The Dispute Settlement Law provides for a five-step settlement mechanism but an emphasis is placed on resolving disputes at the workplace level. Unresolved disputes proceed to negotiations at the township, region and state, or national level and if still not settled, can go before the Supreme Court.
Ma Phyo Sandar Soe said the dispute-settling process tends to break down at the first step because of lack of recognition of unions by employers and their reluctance to negotiate, the consequence of a “top-down” and authoritarian workplace culture during military rule.
“Sometimes workers might achieve fifty percent, sometimes seventy; but one hundred percent is not possible, so we try to help workers at the negotiation table,” she said.
Garment factory worker Ma Thazin Soe said strikers had made demands and were reluctant to negotiate.

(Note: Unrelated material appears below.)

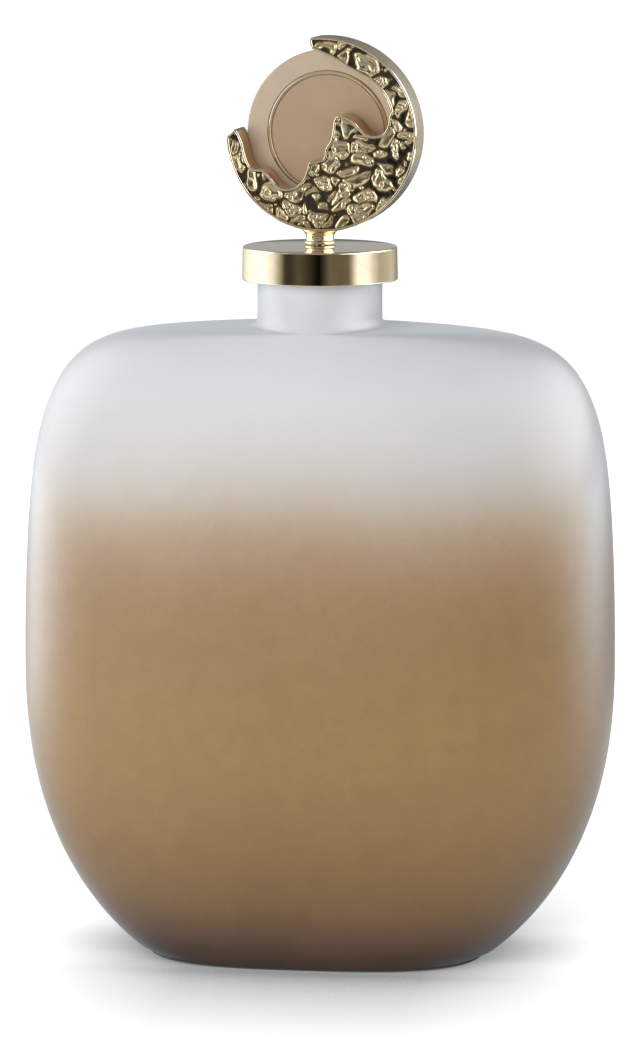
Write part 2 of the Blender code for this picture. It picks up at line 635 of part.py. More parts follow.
def main():
    clear_scene()
    parts = new_collection("decorative_jar")
    cutters = new_collection("cutters", helpers=True)

    lid = bpy.data.objects.new("lid_axis", None)
    parts.objects.link(lid)
    finial = bpy.data.objects.new("finial_frame", None)
    parts.objects.link(finial)
    finial.parent = lid
    finial.location = (FINIAL_SHIFT, 0, FINIAL_Z)
    lid.rotation_euler = (0, 0, LID_TURN)

    glass = finish("frosted_glass", (0.45, 0.36, 0.25), 0.42, 0.0)
    gold = finish("polished_gold", (0.86, 0.72, 0.50), 0.12, 1.0)
    champagne = finish("champagne_satin", (0.72, 0.62, 0.46), 0.34, 1.0)
    tan = finish("tan_inlay", (0.44, 0.30, 0.19), 0.45, 0.0, 0.3)
    steel = finish("plain_steel", (0.62, 0.62, 0.62), 0.3, 1.0)
    plastic = finish("white_plug", (0.82, 0.81, 0.78), 0.5, 0.0)
    rubber = finish("clear_silicone", (0.75, 0.75, 0.73), 0.4, 0.0)

    make_bottle(parts, glass)
    make_stopper(parts, lid, plastic, rubber, steel, gold)
    make_crescent(parts, cutters, lid, finial, gold)
    make_moon(parts, cutters, finial, champagne, gold, tan, steel)


main()
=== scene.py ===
import math

import bmesh
import bpy
import numpy as np
from mathutils import Matrix, Vector, kdtree, noise


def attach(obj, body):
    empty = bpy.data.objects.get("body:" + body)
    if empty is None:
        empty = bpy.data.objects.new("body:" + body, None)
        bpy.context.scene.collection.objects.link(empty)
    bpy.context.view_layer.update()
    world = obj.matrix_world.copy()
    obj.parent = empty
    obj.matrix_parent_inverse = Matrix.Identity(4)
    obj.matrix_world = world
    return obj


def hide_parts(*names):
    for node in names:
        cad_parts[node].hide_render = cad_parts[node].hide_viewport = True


# A frosted flask with a lift-off stopper, which carries a crescent and a round disc.
# The pieces' sizes are in millimetres, seen from the front. Meshes and the studio are in metres.

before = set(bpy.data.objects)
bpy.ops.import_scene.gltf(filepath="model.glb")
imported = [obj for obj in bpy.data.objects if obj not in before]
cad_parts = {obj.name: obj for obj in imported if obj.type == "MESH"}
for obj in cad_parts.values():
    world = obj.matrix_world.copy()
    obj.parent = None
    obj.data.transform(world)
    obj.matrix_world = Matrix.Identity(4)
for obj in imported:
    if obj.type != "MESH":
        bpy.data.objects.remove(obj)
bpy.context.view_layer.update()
mm = 0.001
fullTurn = 2 * math.pi
print("frame loaded,", len(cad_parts), "nodes")


# materials

# Links a node's inputs to the sockets given, or sets them to the values given
def feed(tree, node, inputs):
    for name, value in inputs.items():
        if isinstance(value, bpy.types.NodeSocket):
            tree.links.new(value, node.inputs[name])
        else:
            node.inputs[name].default_value = value


def newMaterial(name, settings):
    material = bpy.data.materials.new(name)
    material.use_nodes = True
    tree = material.node_tree
    shader = tree.nodes["Principled BSDF"]
    feed(tree, shader, settings)
    return material, tree, shader


def addNode(tree, kind, inputs=None, **settings):
    made = tree.nodes.new("ShaderNode" + kind)
    for name, value in settings.items():
        setattr(made, name, value)
    feed(tree, made, inputs or {})
    return made


def addRamp(tree, factor, stops):
    made = addNode(tree, "ValToRGB", {"Fac": factor})
    elements = made.color_ramp.elements
    for element, (place, colour) in ((elements[0], stops[0]), (elements[-1], stops[-1])):
        element.position = place
        element.color = (*colour, 1)
    for place, colour in stops[1:-1]:
        elements.new(place).color = (*colour, 1)
    return made.outputs["Color"]


def addRange(tree, value, low, high, toLow, toHigh):
    made = addNode(tree, "MapRange", {"Value": value, "From Min": low, "From Max": high,
                                      "To Min": toLow, "To Max": toHigh})
    return made.outputs["Result"]


def addMath(tree, operation, first, second=0.0):
    return addNode(tree, "Math", {0: first, 1: second}, operation=operation).outputs[0]


def addNoise(tree, vector, scale, detail=2.0, rough=0.5):
    made = addNode(tree, "TexNoise", {"Vector": vector, "Scale": scale, "Detail": detail,
                                      "Roughness": rough})
    return made.outputs["Fac"]


# Mixes two colours, which sit on the node's sockets 6 and 7
def addMix(tree, factor, first, second, blend="MIX"):
    made = addNode(tree, "Mix", {0: factor, 6: first, 7: second}, data_type="RGBA", blend_type=blend)
    return made.outputs[2]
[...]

The CTUM encourages workers to first try to resolve disputes through negotiation with employers. It says going on strike should be a final option, which a union has the right to do under the Settlement of Labour Dispute Law if it is not satisfied or does not agree with a ruling by a conciliation body. A decision to strike should be democratic and supported by a majority of union members to be effective, said Ma Phyo Sandar Soe.
The Yangon Region conciliation body had ruled in favour of workers in 20 of 22 disputes brought before it last year by CTUM members, she said.
A culture of negotiation may be emerging as more disputes go before conciliation bodies, but Mr Land-Kazlauskas said the shift would take time.
“The idea that you can actually have a union existing on an equal footing with management – not running the factory – but having a voice in terms of determining terms and conditions and wages and hours of work – it is a completely novel concept,” said Mr Land-Kazlauskas.
“Enterprise-level grievance procedures to resolve conflicts at the workplace before they grow into something more are missing,” he said.
“But, this is all brand new and we're really at the early stages and trying to do everything all at once.”